Read all 54 volumes of the Parker Society series as a good warm-up. They’re available on google.books.com. Regrettably, I bought half of them, hard copy, at high prices only to discuss the internet resources.
It is unquestionable and indubitable that Monsieur Jean Calvin influenced the English Reformation, notwithstanding revisionists today.
Rome was and is an abomination when you did deeper. Even recently, we’ve heard of poor Joe Ratzinger and his self-flagellation.
A good article here on Calvin and the English Reformation. Calvin, that grand ornament of the Reformation.

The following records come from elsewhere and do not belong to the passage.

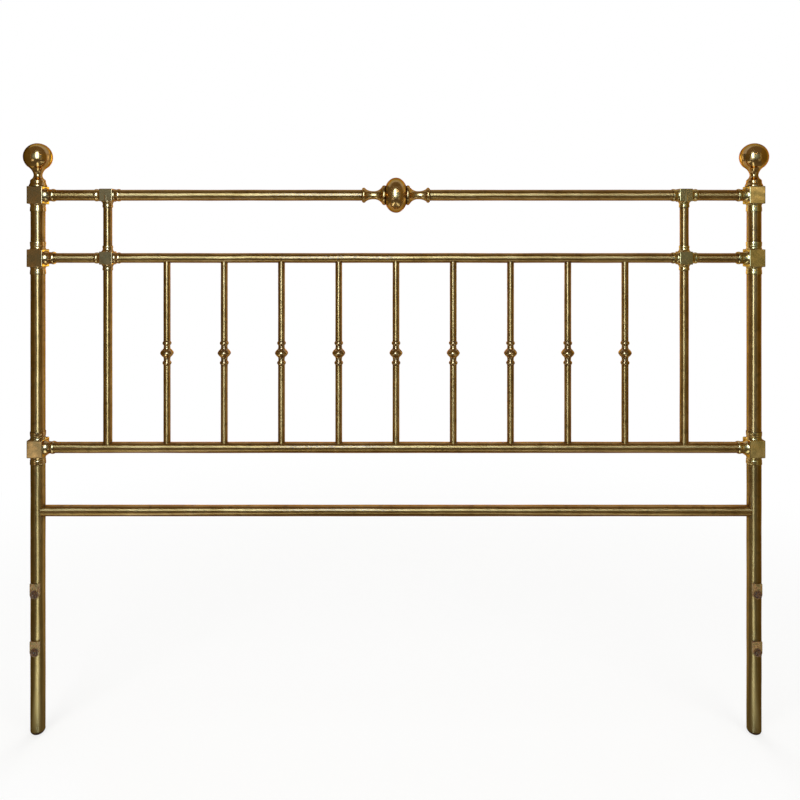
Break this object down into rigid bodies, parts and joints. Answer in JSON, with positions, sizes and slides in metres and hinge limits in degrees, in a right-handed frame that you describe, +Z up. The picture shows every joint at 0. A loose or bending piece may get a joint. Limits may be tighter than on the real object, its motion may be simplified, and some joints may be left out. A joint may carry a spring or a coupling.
{
  "type": "brass headboard",
  "caption": "Wide headboard of brass tube: two posts with ball finials, horizontal rails with cast corners, a row of spindles with turned knops and a turned ornament in the top rail.",
  "frame": {"origin": "on the floor, midway between the posts and on their plane", "axes": "+Z up, +X to the right as seen from the bed's side, -Y the side that faces the bed"},
  "size_m": [1.896, 0.0896, 1.5024],
  "materials": {
    "tube_brass": "lacquered and polished tube, mellowed",
    "leg_brass": "tube, duller and more tarnished near the floor",
    "cast_brass": "cast, turned and polished, dark in the grooves",
    "spun_brass": "turned and polished",
    "saddle_brass": "pitted, rust-stained",
    "rusty_steel": "rusted",
    "steel": "plain threaded rod",
    "foot": "dark, tarnished, domed"
  },
  "bodies": {
    "headboard": {"left_foot_glide": "foot", "left_post_lower_tube": "leg_brass", "left_post_middle_tube": "tube_brass", "left_post_upper_tube": "tube_brass", "left_lower_corner_block": "cast_brass", "left_middle_corner_block": "cast_brass", "left_top_corner_block": "cast_brass", "left_tie_rod_anchor": "steel", "left_tie_rod": "steel", "left_tee_block": "cast_brass", "left_cross_block": "cast_brass", "left_stile_lower_tube": "tube_brass", "left_stile_upper_tube": "tube_brass", "right_foot_glide": "foot", "right_post_lower_tube": "leg_brass", "right_post_middle_tube": "tube_brass", "right_post_upper_tube": "tube_brass", "right_lower_corner_block": "cast_brass", "right_middle_corner_block": "cast_brass", "right_top_corner_block": "cast_brass", "right_tie_rod_anchor": "steel", "right_tie_rod": "steel", "right_tee_block": "cast_brass", "right_cross_block": "cast_brass", "right_stile_lower_tube": "tube_brass", "right_stile_upper_tube": "tube_brass", "top_rail_left_end": "tube_brass", "top_rail_left_span": "tube_brass", "top_rail_right_span": "tube_brass", "top_rail_right_end": "tube_brass", "second_rail_left_end": "tube_brass", "second_rail_span": "tube_brass", "second_rail_right_end": "tube_brass", "lower_rail": "tube_brass", "base_rail": "tube_brass", "centre_ornament": "spun_brass", "spindle_1_tubes": "tube_brass", "spindle_1_knop": "spun_brass", "spindle_2_tubes": "tube_brass", "spindle_2_knop": "spun_brass", "spindle_3_tubes": "tube_brass", "spindle_3_knop": "spun_brass", "spindle_4_tubes": "tube_brass", "spindle_4_knop": "spun_brass", "spindle_5_tubes": "tube_brass", "spindle_5_knop": "spun_brass", "spindle_6_tubes": "tube_brass", "spindle_6_knop": "spun_brass", "spindle_7_tubes": "tube_brass", "spindle_7_knop": "spun_brass", "spindle_8_tubes": "tube_brass", "spindle_8_knop": "spun_brass", "spindle_9_tubes": "tube_brass", "spindle_9_knop": "spun_brass", "frame_bolt_saddles": "saddle_brass", "frame_bolts": "rusty_steel", "frame_bolt_washers": "rusty_steel", "frame_bolt_nuts": "rusty_steel"},
    "left_finial": {"left_ball_finial": "spun_brass"},
    "right_finial": {"right_ball_finial": "spun_brass"}
  },
  "joints": [
    {"name": "left_finial_turn", "type": "hinge", "parent": "headboard", "child": "left_finial", "pos_m": [-0.913, 0, 1.3926], "axis": [0, 0, 1], "continuous": true},
    {"name": "right_finial_turn", "type": "hinge", "parent": "headboard", "child": "right_finial", "pos_m": [0.913, 0, 1.3926], "axis": [0, 0, 1], "continuous": true}
  ]
}
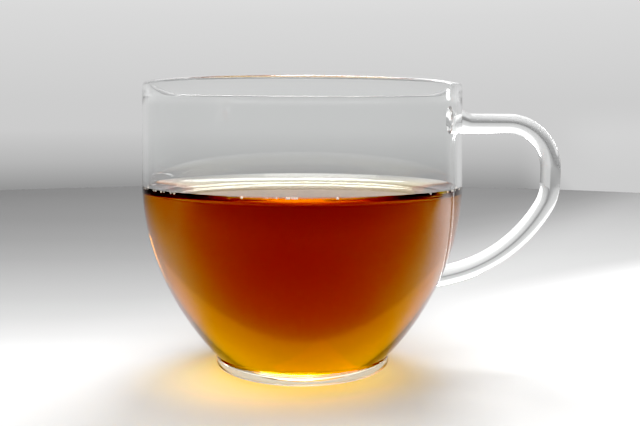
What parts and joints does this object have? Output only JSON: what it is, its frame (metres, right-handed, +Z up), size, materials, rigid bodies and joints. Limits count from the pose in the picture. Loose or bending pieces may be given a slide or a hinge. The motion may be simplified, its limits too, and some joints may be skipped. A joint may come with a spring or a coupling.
{
  "type": "glass cup of tea",
  "caption": "Clear glass cup with a rounded bowl, low foot and looped rod handle, filled with amber tea to two thirds of its height.",
  "frame": {"origin": "centre of the foot's flat underside, on the cup's axis", "axes": "+Z up along the cup's axis, +X towards the handle"},
  "size_m": [0.1148, 0.085, 0.0754],
  "materials": {
    "clear_glass": "clear polished glass",
    "amber_tea": "clear amber liquid with a still surface"
  },
  "bodies": {
    "root": {"glass_cup": "clear_glass", "tea": "amber_tea"}
  },
  "joints": []
}
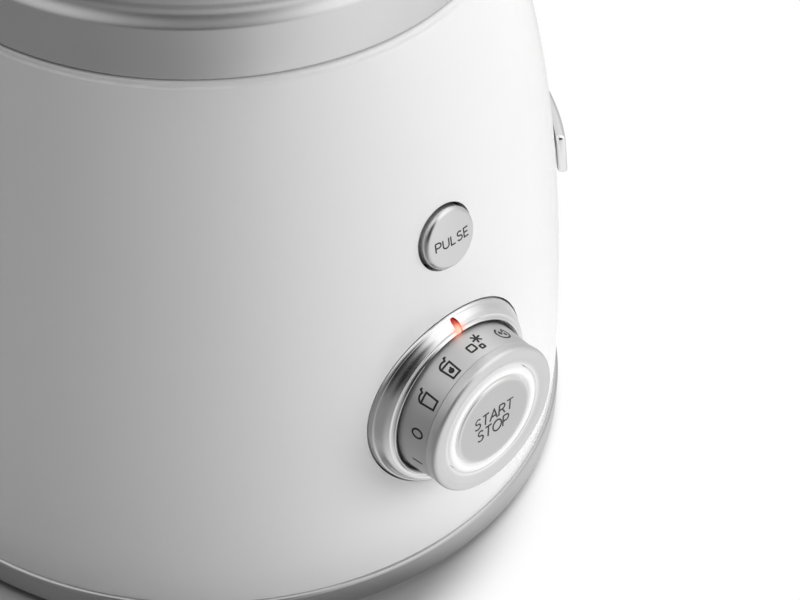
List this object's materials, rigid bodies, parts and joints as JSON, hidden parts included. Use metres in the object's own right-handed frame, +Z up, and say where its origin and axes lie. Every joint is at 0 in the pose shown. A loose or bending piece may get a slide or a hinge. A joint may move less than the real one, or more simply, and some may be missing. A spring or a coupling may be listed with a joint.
{
  "type": "countertop blender",
  "caption": "Countertop blender: round motor base with mode dial and pulse button, drive coupling, lift-off jug with blades, lid and filler cap.",
  "frame": {"origin": "centre of the base, on the surface the feet stand on, on the drive axis", "axes": "+Z up along the drive axis; the dial faces -Y, the jug's handle points to +X and its spout to -X"},
  "size_m": [0.1943, 0.1742, 0.3926],
  "materials": {
    "gloss_white": "gloss",
    "satin_aluminium": "satin",
    "satin_silver": "satin metallic",
    "bright_silver": "plated",
    "black_plastic": "matt",
    "black_rubber": "matt",
    "pale_seal": "matt",
    "plain_steel": "machined",
    "blade_steel": "ground",
    "lamination_steel": "stacked sheet",
    "cast_bracket": "as cast",
    "copper": "enamelled wire",
    "carbon": "pressed",
    "circuit_board": "lacquered",
    "red_light": "lit",
    "white_light": "lit, diffusing",
    "clear_plastic": "clear"
  },
  "bodies": {
    "motor_base": {"motor_housing": "gloss_white", "base_ring": "satin_aluminium", "bottom_cover": "black_plastic", "foot_1": "black_rubber", "foot_2": "black_rubber", "foot_3": "black_rubber", "foot_4": "black_rubber", "cover_screw_1": "plain_steel", "cover_screw_2": "plain_steel", "cover_screw_3": "plain_steel", "cover_screw_4": "plain_steel", "cord_gland": "black_rubber", "top_deck": "black_plastic", "upper_bracket": "cast_bracket", "lower_bracket": "cast_bracket", "motor_bolt_1": "plain_steel", "motor_bolt_2": "plain_steel", "stator_core": "lamination_steel", "field_coil_rear": "copper", "field_coil_front": "copper", "upper_bearing": "plain_steel", "lower_bearing": "plain_steel", "brush_holder_left": "black_plastic", "brush_holder_right": "black_plastic", "carbon_brush_left": "carbon", "carbon_brush_right": "carbon", "control_board": "circuit_board", "dial_encoder": "black_plastic", "start_switch": "black_plastic", "pulse_switch": "black_plastic", "sensing_switch": "black_plastic", "dial_bezel": "bright_silver", "pointer_light": "red_light", "light_ring": "white_light", "side_trim_bar": "bright_silver"},
    "rotor": {"motor_shaft": "plain_steel", "rotor_core": "lamination_steel", "rotor_winding": "copper", "commutator": "copper", "cooling_fan": "black_plastic", "drive_coupling": "black_plastic"},
    "dial_knob": {"dial": "satin_silver", "dial_front_ring": "satin_silver"},
    "start_key": {"start_button": "satin_silver"},
    "pulse_key": {"pulse_button": "satin_silver"},
    "jug_pin": {"sensing_pin": "black_plastic"},
    "jug_unit": {"jug": "clear_plastic", "jug_collar": "satin_silver", "blade_carrier": "black_plastic", "jug_gasket": "pale_seal", "bearing_sleeve": "plain_steel"},
    "blade_unit": {"blade_shaft": "plain_steel", "lower_blades": "blade_steel", "upper_blades": "blade_steel", "blade_nut": "plain_steel", "driven_coupling": "black_plastic"},
    "lid_unit": {"lid": "black_plastic", "lid_gasket": "pale_seal"},
    "cap_unit": {"filler_cap": "clear_plastic"}
  },
  "joints": [
    {"name": "dial_turn", "type": "hinge", "parent": "motor_base", "child": "dial_knob", "pos_m": [0, -0.07909, 0.0484], "axis": [0, -1, 0], "range_deg": [-104, 26]},
    {"name": "start_press", "type": "slide", "parent": "motor_base", "child": "start_key", "axis": [0, 1, 0], "range_m": [0, 0.0012], "stiffness_N_per_m": 800, "springref_m": -0.0006},
    {"name": "pulse_press", "type": "slide", "parent": "motor_base", "child": "pulse_key", "axis": [0, 0.9816, -0.1908], "range_m": [0, 0.0012], "stiffness_N_per_m": 800, "springref_m": -0.0006},
    {"name": "rotor_spin", "type": "hinge", "parent": "motor_base", "child": "rotor", "pos_m": [0, 0, 0.08], "axis": [0, 0, 1], "continuous": true},
    {"name": "jug_lift", "type": "slide", "parent": "motor_base", "child": "jug_unit", "axis": [0, 0, 1], "range_m": [0, 0.06]},
    {"name": "pin_rise", "type": "slide", "parent": "motor_base", "child": "jug_pin", "axis": [0, 0, 1], "range_m": [0, 0.003]},
    {"name": "blade_spin", "type": "hinge", "parent": "jug_unit", "child": "blade_unit", "pos_m": [0, 0, 0.17], "axis": [0, 0, 1], "continuous": true},
    {"name": "lid_lift", "type": "slide", "parent": "jug_unit", "child": "lid_unit", "axis": [0, 0, 1], "range_m": [0, 0.04]},
    {"name": "cap_lift", "type": "slide", "parent": "lid_unit", "child": "cap_unit", "axis": [0, 0, 1], "range_m": [0, 0.04]}
  ],
  "couplings": [
    {"joint": "blade_spin", "follows": "rotor_spin", "ratio": 1},
    {"joint": "pin_rise", "follows": "jug_lift", "ratio": 0.05}
  ]
}
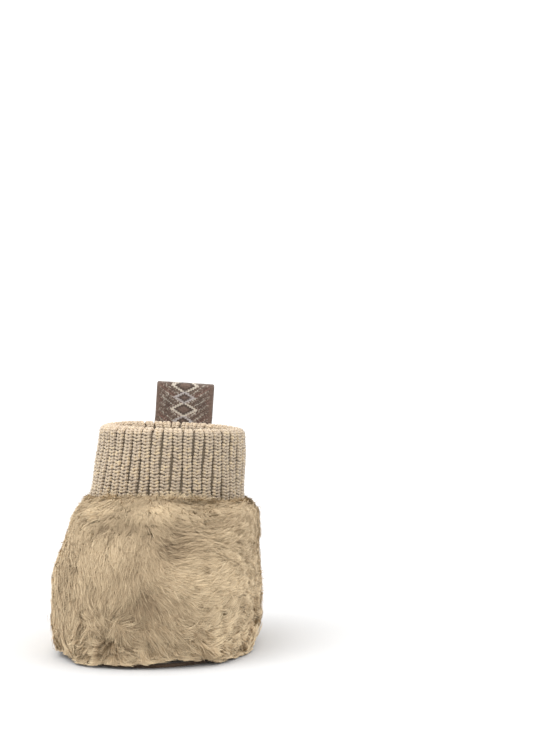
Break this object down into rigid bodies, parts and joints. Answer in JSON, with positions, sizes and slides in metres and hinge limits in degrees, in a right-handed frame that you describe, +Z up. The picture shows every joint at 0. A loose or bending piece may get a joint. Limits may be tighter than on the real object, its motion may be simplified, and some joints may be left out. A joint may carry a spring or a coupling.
{
  "type": "baby bootie",
  "caption": "Soft baby bootie: faux-fur upper of three panels over a fleece lining, folded rib-knit cuff, woven pull tab at the heel and a stitched suede sole.",
  "frame": {"origin": "on the floor, under the middle of the bootie's length and width", "axes": "+Z up, toe towards -Y, heel towards +Y, +X to the right as seen from the toe"},
  "size_m": [0.078, 0.12, 0.106],
  "materials": {
    "fur": "tan plush pile",
    "knit": "beige rib knit",
    "fleece": "cream short-pile fleece",
    "suede": "brown suede",
    "foam": "pale open-cell padding",
    "ribbon": "brown jacquard ribbon",
    "thread": "tan sewing thread",
    "satin": "white satin tape"
  },
  "bodies": {
    "bootie": {"fur_vamp": "fur", "fur_quarter_left": "fur", "fur_quarter_right": "fur", "lining_vamp": "fleece", "lining_quarter_left": "fleece", "lining_quarter_right": "fleece", "fur_seam_thread_left": "thread", "fur_seam_thread_right": "thread", "fur_seam_thread_heel": "thread", "lining_seam_thread_left": "thread", "lining_seam_thread_right": "thread", "lining_seam_thread_heel": "thread", "outsole": "suede", "outsole_stitching": "thread", "insole_foam": "foam", "insole_cover": "fleece", "rib_cuff": "knit", "ankle_seam_thread": "thread", "pull_tab_thread": "thread", "care_label": "satin"},
    "tab": {"pull_tab": "ribbon"}
  },
  "joints": [
    {"name": "tab_flex", "type": "hinge", "parent": "bootie", "child": "tab", "pos_m": [0, 0.0538, 0.061], "axis": [-1, 0, 0], "range_deg": [0, 80], "stiffness_Nm_per_rad": 0.002}
  ]
}
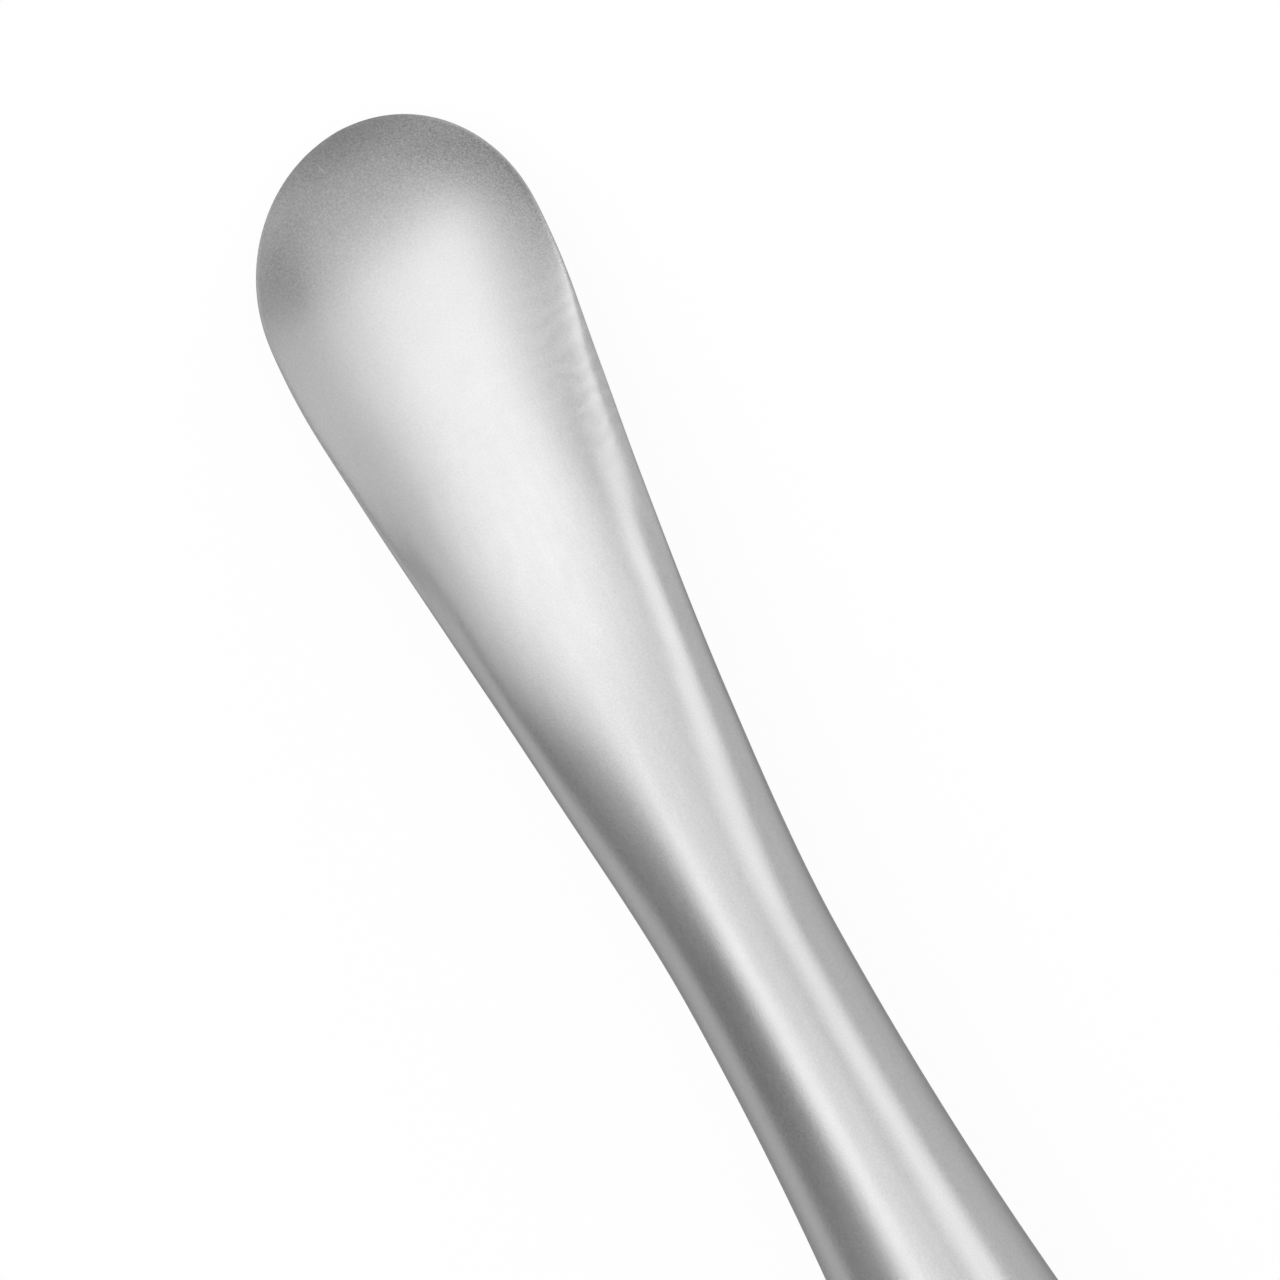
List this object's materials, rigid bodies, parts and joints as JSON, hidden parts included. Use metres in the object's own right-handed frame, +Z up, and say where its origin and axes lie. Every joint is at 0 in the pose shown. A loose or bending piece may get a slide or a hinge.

And, with Rev. Augustus Toplady, a Confessional Anglican, we affirm that Arminianism is blasphemy and false witnessing about the character of God…often without knowing it. Laud, many of his Caroline followers, and Wesley should have been defrocked.
Truly, Western Anglicans don’t know what or who they are or where they came from.
Like Papists using the Nicene Creed, but gutting it by Tridentine errors.
For Toplady, see:
Thanks for posting this news, Scott. I linked back on my blog and posted one of your comments that I found helpful. You continue to stir fire in me for the importance of lifting up the doctrines of Christ’s word, in confession and practice, as the means of His Spirit for restoring His church.
Thanks for the encouragement. Be careful out there.
The idea of God'[s grace being communicated via “sacramentals: Rosary or relics or icons is nothing less than idolatry, since we see the physical Jesus no more, since he is at the Right Hand of the Father as “our sole Mediator and Advocate” BCP. Reformed Christians accept the historic Creeds and are neither Euthychian nor Nestorian. Admittedly, some may be, but the Roman Church isn’t free from error. Especially since Trent damns to hell those who in penitence trust Christ’s Redemptive work alone outside themselves for justification. The Reformation continues as proper and historic Biblical faith, liturgy, Creedalism, and Sacramentalism are defended and advocated. All this in the confessi0nal Context of the Three Forms of Unity.